While we encourage you to read these well-thought out articles, below covers a little of each.
Andrew believes that Kelly Partners Group Holdings (ASX:KPG) is worth at least double its price of $5.13 at the time of his writing. The company provides chartered accounting and other professional services to private businesses and clients, owners, families, and high net worth individuals in Australia. He delves into the background of Brett Kelly, the founder and CEO of KPG, taking a personal approach to describing the man and his influences, particularly the individual whose own accomplishments inspired him to start a holding business, Warren Buffet.
Part of Andrew’s bullish thesis on KPG arises from his view of favorable macro trends, the large total addressable market that the company can tap, and upcoming retirements in the older age bracket. Furthermore, a very detailed analysis of KPG’s growth drivers, business model and company’s metrics build a complete picture of his understanding of the inner workings of the KPG. Near the end of his article, we particularly like the fact that he clearly laid out key reasons why he has invested in the company. It’s a pitch in and of itself that primes a basic understanding of the thesis, something that we encourage research authors to do, if just to quickly sort things out for readers.

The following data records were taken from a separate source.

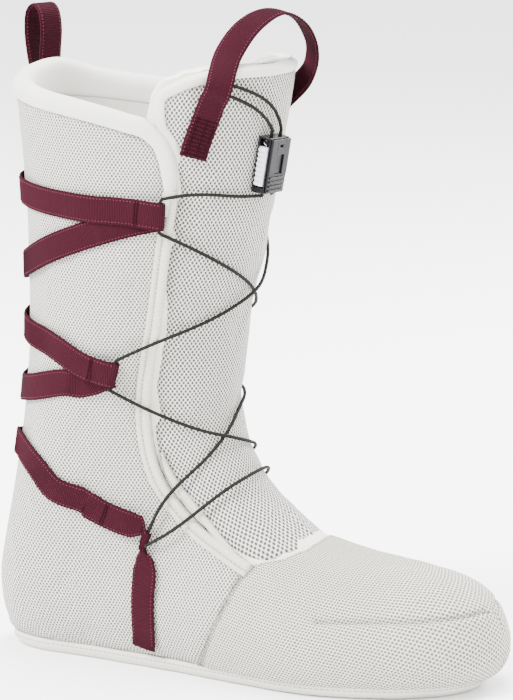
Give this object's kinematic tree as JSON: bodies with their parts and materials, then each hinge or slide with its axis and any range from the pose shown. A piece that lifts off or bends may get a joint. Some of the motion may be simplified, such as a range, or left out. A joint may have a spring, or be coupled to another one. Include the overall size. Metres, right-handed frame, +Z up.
{
  "type": "snowboard boot liner",
  "caption": "Padded inner boot with a hinging tongue, webbing straps, a speed lace with a sliding lock, and two webbing pull loops.",
  "frame": {"origin": "the middle of the flat sole under the ankle, on the ground", "axes": "+X towards the toe, +Z up the shaft, -Y the outer side of the right foot"},
  "size_m": [0.2806, 0.1186, 0.3439],
  "materials": {
    "mesh_cloth": "ivory open spacer mesh",
    "smooth_cloth": "smooth ivory padded cloth",
    "lining_cloth": "soft light grey lining",
    "satin_tape": "ribbed satin tape",
    "foam": "matt closed-cell foam",
    "sole_board": "matt sole sheet",
    "stiffener": "plain moulded sheet",
    "webbing": "burgundy ribbed webbing",
    "cord": "black braided cord",
    "lock_black": "black moulded plastic",
    "lock_white": "white moulded plastic",
    "spring_steel": "drawn wire"
  },
  "bodies": {
    "liner": {"ankle_pad_lateral": "foam", "ankle_pad_medial": "foam", "collar_roll": "smooth_cloth", "foam_bootie": "foam", "footbed": "foam", "heel_counter": "stiffener", "insole_board": "stiffener", "lace": "cord", "lining": "lining_cloth", "lower_strap_lateral": "webbing", "lower_strap_medial": "webbing", "middle_strap_lateral": "webbing", "middle_strap_medial": "webbing", "outsole": "sole_board", "quarter_lateral": "mesh_cloth", "quarter_medial": "mesh_cloth", "quarter_tape_lateral": "satin_tape", "quarter_tape_medial": "satin_tape", "rear_loop_tab": "webbing", "sole_rand": "smooth_cloth", "upper_strap_lateral": "webbing", "upper_strap_medial": "webbing", "vamp_lateral": "mesh_cloth", "vamp_medial": "mesh_cloth", "vamp_top": "mesh_cloth"},
    "tongue": {"tongue_face": "mesh_cloth", "tongue_foam": "foam", "tongue_lining": "lining_cloth", "tongue_pull_patch_lateral": "webbing", "tongue_pull_patch_medial": "webbing"},
    "tongue_loop": {"tongue_pull_loop": "webbing"},
    "lock": {"lace_lock_case": "lock_black", "lace_lock_cover": "lock_black", "lace_lock_spring": "spring_steel"},
    "lock_slider": {"lace_lock_slider": "lock_white"},
    "rear_loop": {"rear_pull_loop": "webbing"}
  },
  "joints": [
    {"name": "tongue_hinge", "type": "hinge", "parent": "liner", "child": "tongue", "pos_m": [0.102, -0.005, 0.074], "axis": [0, 1, 0], "range_deg": [0, 30], "stiffness_Nm_per_rad": 0.4, "deforming": ["lace"]},
    {"name": "lock_slide", "type": "slide", "parent": "tongue", "child": "lock", "axis": [0.1639, 0.0027, 0.9865], "range_m": [0, 0.014]},
    {"name": "slider_press", "type": "slide", "parent": "lock", "child": "lock_slider", "axis": [0.1639, 0.0027, 0.9865], "range_m": [0, 0.003], "stiffness_N_per_m": 150, "springref_m": -0.001, "deforming": ["lace_lock_spring"]},
    {"name": "tongue_loop_fold", "type": "hinge", "parent": "tongue", "child": "tongue_loop", "pos_m": [0.05344, -0.04131, 0.29229], "axis": [-0.006, 0.9972, -0.0748], "range_deg": [0, 25], "stiffness_Nm_per_rad": 0.01},
    {"name": "rear_loop_fold", "type": "hinge", "parent": "liner", "child": "rear_loop", "pos_m": [-0.07073, 0.02205, 0.2883], "axis": [-0.4147, -0.91, 0], "range_deg": [0, 70], "stiffness_Nm_per_rad": 0.01}
  ]
}
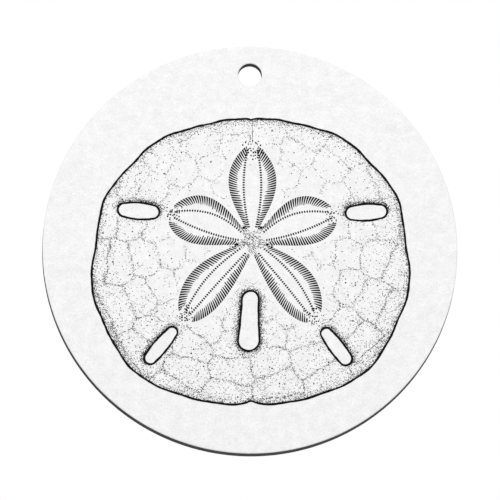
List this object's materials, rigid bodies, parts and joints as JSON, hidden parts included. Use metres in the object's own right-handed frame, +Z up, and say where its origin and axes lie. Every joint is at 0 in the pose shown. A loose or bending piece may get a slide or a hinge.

Please read Andrew’s full write up here.
In Tim Heitman’s case, we received his contribution late Friday, so tonight’s wrap up serves as a great way to introduce you to his thesis on $DWP, a spinoff of IDT Corporation that operates as a diversified media company, engaged in the publishing and television entertainment businesses worldwide. He points out that some transformations in the company’s business model reduce the risks it faces going forward.
For example, Tim explains that its asset light fee-based model to which it transitioned after 2020 eliminates a lot of the financial burdens that are now passed along to distributors/streamers of entertainment content. Tim writes:
“Under the previous model the IDWE division produced and funded the cost of the show. This resulted in IDWE losing $36M over the previous three years. This is the reason the company has switched to a “cost plus” fee model. The company no longer needs to leverage its balance sheet and hope for a successful return on the investment. While the new model significantly reduces the upside from a blockbuster hit (i.e. once each season or show is sold, the company no longer retains the rights to that particular season or show), it also reduces the chances that an unsuccessful show will bankrupt the company. We view this as a significant positive change in the long-term prospects of the company.”
Part of the overhaul of the company’s business model also entailed hiring industry veterans to help run the show. You can check out the article to see the pedigree of these individuals, and you will learn that DWP is serious about its new path.
Tim believes that:
“the intrinsic value of the Company’s assets is far higher than the Company’s trading price would indicate. We believe the market is discounting the Company’s ability to financially monetize its IP portfolio given its lack of scale, operational resources, balance sheet, and/or willingness to monetize the Company through a sale.”
Please read Tim’s full write up here.
The above summaries by no means represent the full breadth of the research conducted by Andrew and Tim, and only serve as a rudimentary bird’s eye view of their pitches.